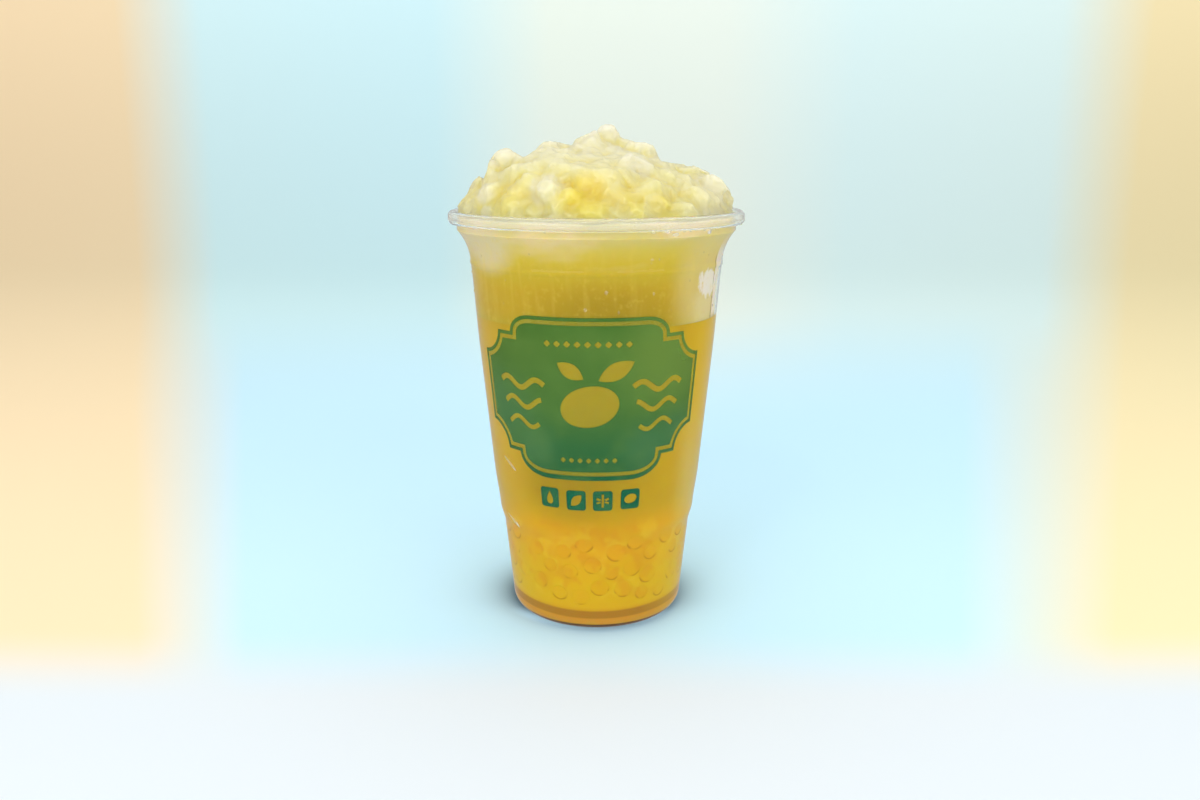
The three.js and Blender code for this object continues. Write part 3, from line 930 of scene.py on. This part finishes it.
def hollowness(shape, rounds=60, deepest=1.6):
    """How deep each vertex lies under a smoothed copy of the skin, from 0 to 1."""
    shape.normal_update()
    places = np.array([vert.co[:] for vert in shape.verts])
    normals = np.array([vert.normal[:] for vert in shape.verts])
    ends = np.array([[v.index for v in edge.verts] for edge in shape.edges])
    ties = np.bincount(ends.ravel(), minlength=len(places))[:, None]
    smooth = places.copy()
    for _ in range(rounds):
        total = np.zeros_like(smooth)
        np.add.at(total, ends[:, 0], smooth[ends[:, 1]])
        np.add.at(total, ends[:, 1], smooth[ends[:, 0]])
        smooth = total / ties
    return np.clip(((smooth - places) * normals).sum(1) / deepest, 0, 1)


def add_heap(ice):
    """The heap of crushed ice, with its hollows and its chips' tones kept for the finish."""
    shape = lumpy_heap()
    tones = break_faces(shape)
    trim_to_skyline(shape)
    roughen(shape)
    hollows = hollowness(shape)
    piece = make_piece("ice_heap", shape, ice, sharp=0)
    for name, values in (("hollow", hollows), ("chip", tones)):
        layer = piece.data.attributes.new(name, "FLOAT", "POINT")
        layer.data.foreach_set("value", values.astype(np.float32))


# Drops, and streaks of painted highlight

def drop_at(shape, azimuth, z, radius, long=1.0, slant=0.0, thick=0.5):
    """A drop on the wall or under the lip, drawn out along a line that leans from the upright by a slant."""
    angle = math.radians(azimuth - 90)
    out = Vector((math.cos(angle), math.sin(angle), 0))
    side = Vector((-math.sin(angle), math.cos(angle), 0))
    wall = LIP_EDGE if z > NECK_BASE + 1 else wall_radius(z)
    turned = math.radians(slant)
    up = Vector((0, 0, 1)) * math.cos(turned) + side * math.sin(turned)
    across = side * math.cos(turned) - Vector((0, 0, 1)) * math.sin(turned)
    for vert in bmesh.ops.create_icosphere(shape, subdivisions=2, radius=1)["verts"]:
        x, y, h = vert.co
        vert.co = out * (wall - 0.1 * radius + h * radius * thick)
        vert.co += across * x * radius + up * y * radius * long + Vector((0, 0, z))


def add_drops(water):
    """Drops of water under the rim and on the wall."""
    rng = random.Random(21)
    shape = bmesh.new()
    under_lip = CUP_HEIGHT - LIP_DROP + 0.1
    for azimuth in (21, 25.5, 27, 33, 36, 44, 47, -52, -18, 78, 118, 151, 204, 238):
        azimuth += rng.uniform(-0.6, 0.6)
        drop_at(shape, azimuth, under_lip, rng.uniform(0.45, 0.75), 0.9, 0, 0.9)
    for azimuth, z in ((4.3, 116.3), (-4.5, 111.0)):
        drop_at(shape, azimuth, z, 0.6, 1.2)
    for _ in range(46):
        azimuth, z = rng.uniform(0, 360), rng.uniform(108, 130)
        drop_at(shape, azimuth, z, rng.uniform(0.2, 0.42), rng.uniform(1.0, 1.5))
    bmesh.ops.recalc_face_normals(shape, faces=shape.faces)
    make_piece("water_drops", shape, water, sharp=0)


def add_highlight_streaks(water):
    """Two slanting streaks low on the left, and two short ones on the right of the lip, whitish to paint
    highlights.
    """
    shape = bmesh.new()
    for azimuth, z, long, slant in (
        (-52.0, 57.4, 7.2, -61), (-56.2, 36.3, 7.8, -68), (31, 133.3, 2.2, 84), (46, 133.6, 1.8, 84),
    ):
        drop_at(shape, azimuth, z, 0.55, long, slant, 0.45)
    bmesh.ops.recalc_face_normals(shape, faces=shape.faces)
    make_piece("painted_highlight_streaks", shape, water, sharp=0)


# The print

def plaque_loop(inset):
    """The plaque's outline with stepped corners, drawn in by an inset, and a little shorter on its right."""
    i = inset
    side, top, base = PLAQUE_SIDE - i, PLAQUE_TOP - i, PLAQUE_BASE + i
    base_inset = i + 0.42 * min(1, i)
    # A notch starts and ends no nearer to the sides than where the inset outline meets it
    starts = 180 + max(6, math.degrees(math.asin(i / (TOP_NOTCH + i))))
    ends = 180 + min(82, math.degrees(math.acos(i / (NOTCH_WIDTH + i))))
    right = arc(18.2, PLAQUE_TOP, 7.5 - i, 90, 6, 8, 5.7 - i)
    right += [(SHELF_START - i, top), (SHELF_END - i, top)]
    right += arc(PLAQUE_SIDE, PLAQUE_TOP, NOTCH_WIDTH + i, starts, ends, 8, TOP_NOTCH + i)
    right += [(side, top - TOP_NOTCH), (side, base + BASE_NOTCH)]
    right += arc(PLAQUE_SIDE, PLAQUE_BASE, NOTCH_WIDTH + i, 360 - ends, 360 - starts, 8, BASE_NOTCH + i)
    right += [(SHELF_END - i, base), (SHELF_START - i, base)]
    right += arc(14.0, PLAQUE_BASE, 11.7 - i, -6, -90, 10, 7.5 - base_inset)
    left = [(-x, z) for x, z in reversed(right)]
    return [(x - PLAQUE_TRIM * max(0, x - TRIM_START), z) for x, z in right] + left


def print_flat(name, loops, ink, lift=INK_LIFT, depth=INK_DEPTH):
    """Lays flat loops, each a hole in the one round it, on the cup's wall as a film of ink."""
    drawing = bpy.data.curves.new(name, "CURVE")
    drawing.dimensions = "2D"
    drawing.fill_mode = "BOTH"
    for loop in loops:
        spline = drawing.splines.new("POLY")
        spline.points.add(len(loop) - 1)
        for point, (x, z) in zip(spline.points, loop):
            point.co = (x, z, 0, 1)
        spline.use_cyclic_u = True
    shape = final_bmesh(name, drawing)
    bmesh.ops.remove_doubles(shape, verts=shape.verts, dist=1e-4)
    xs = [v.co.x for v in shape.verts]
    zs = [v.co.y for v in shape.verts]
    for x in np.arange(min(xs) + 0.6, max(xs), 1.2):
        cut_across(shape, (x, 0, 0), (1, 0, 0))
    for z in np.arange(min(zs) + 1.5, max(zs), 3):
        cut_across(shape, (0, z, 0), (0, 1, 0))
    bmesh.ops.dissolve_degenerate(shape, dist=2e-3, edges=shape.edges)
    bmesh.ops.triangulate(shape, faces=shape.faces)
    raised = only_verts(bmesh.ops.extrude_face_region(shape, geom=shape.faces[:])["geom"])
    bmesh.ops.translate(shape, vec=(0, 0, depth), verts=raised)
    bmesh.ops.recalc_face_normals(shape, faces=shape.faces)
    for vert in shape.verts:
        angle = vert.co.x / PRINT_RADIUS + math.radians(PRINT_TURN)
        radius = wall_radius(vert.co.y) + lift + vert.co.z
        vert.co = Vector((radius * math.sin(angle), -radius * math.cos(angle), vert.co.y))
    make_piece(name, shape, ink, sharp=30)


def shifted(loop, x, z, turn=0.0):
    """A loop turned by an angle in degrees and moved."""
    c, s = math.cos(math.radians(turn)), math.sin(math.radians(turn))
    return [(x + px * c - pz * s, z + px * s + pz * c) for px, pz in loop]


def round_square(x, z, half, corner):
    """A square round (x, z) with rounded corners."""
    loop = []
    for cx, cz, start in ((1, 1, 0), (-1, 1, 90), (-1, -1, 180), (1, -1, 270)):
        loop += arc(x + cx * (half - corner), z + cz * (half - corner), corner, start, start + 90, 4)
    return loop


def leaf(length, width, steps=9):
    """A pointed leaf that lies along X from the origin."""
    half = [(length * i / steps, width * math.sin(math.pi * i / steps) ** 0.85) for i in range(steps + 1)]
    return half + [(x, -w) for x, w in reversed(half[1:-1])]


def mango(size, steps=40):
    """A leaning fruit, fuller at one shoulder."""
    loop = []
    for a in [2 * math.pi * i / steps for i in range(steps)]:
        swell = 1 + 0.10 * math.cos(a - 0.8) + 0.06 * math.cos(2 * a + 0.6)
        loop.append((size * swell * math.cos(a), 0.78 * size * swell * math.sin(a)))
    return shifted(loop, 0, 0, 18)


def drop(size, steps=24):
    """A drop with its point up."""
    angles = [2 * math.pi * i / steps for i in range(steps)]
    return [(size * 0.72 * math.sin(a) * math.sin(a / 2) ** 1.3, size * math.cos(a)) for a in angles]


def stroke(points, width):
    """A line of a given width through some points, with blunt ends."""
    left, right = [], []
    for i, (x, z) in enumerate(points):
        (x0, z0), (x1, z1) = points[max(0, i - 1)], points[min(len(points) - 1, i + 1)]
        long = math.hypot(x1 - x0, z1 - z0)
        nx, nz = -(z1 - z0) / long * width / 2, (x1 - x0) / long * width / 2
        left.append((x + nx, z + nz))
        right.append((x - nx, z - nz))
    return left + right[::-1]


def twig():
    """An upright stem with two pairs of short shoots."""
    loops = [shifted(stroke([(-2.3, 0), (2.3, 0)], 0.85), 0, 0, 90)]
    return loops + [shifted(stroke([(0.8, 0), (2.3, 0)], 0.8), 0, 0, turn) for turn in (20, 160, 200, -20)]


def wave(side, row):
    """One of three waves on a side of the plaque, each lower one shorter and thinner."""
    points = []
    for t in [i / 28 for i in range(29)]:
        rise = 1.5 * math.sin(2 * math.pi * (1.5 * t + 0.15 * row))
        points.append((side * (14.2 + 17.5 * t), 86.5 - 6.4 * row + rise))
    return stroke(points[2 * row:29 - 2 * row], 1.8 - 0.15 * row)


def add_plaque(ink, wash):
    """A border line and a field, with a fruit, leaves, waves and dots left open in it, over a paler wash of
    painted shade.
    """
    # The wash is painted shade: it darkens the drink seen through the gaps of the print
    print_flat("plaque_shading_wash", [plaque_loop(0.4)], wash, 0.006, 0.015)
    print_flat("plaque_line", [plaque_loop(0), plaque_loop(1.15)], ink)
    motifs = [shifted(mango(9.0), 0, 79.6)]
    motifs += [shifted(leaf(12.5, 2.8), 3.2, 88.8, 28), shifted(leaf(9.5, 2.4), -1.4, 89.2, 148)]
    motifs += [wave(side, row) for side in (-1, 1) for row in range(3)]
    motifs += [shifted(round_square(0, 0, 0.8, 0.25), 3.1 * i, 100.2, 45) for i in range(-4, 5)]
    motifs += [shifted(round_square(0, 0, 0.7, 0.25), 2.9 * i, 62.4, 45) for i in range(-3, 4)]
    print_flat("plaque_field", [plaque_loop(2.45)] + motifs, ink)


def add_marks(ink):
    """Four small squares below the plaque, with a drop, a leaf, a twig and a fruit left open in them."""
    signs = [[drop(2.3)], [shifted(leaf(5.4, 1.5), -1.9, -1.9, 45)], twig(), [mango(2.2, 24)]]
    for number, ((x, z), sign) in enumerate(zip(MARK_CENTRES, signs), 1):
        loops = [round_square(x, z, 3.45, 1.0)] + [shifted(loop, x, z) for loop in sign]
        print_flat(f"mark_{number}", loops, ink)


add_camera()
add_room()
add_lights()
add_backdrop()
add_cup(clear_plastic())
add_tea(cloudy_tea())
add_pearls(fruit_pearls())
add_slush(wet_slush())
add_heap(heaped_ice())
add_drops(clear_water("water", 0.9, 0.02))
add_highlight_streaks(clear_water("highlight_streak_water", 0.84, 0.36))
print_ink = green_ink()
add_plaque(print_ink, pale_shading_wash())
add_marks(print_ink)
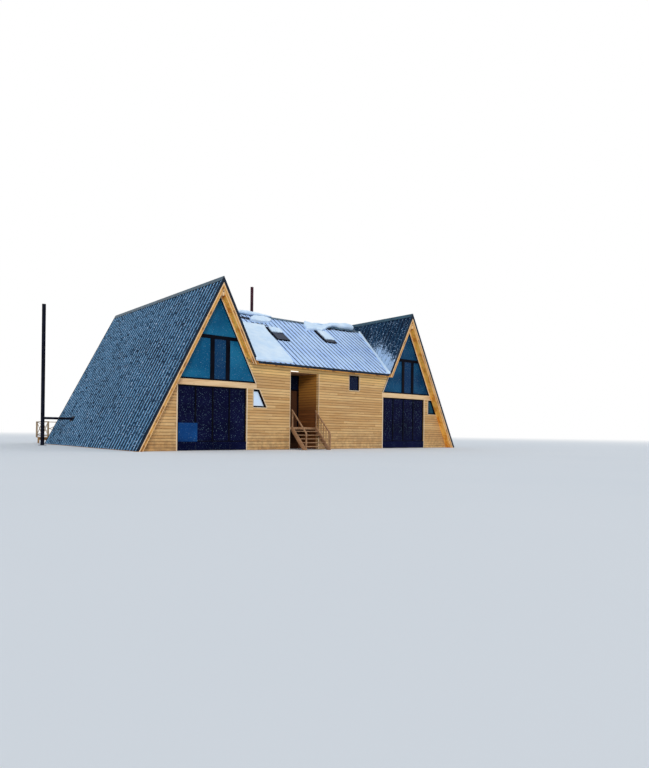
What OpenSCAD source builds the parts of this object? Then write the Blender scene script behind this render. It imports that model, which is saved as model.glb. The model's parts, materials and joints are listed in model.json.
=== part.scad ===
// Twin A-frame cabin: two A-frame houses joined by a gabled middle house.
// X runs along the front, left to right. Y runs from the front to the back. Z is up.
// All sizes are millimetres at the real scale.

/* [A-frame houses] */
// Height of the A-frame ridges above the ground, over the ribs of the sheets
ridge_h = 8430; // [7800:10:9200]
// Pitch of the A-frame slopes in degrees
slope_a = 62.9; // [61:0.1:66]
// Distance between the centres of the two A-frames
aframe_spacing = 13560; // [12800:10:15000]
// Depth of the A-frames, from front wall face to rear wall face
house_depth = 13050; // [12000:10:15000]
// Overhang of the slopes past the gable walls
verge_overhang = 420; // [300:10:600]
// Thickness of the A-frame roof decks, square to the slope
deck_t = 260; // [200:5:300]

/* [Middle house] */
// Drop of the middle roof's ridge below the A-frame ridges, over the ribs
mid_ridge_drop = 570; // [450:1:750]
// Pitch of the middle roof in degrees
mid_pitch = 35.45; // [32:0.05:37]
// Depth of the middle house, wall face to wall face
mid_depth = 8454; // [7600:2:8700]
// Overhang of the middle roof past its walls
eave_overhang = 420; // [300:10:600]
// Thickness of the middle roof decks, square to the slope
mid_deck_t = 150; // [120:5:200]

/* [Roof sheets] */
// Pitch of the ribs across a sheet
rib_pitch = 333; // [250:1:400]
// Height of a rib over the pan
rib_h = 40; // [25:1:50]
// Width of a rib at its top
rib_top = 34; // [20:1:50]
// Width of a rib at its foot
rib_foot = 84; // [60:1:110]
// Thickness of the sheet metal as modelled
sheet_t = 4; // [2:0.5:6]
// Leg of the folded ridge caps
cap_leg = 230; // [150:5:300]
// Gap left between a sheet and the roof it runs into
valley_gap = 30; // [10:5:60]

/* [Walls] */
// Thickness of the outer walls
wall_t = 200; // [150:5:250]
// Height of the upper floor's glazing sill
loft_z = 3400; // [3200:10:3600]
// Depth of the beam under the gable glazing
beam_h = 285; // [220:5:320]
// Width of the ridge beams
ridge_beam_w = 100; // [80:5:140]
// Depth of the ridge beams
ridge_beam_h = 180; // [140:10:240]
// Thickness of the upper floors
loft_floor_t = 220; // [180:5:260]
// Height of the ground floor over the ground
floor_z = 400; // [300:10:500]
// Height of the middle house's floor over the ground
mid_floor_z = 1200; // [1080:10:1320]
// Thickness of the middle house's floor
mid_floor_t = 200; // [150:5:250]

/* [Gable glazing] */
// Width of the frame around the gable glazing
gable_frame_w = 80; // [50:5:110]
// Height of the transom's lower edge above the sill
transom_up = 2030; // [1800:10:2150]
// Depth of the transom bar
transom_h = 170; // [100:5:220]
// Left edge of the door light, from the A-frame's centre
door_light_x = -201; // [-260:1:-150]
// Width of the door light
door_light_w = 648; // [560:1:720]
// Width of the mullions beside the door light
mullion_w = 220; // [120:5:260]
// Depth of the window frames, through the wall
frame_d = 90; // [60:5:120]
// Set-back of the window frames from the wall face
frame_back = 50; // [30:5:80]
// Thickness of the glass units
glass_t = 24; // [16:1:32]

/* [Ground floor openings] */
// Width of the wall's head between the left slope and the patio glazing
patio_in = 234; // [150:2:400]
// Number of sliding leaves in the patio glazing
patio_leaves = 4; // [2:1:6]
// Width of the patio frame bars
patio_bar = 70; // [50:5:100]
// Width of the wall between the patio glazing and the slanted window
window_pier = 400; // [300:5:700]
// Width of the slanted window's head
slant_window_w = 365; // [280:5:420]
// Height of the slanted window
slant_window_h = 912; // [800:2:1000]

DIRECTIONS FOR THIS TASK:
Only the lines from the one containing "What OpenSCAD source" through the one containing "the real scale." are to be reproduced, exactly as they appear.

TASK RESPONSE:
What OpenSCAD source builds the parts of this object? Then write the Blender scene script behind this render. It imports that model, which is saved as model.glb. The model's parts, materials and joints are listed in model.json.
=== part.scad ===
// Twin A-frame cabin: two A-frame houses joined by a gabled middle house.
// X runs along the front, left to right. Y runs from the front to the back. Z is up.
// All sizes are millimetres at the real scale.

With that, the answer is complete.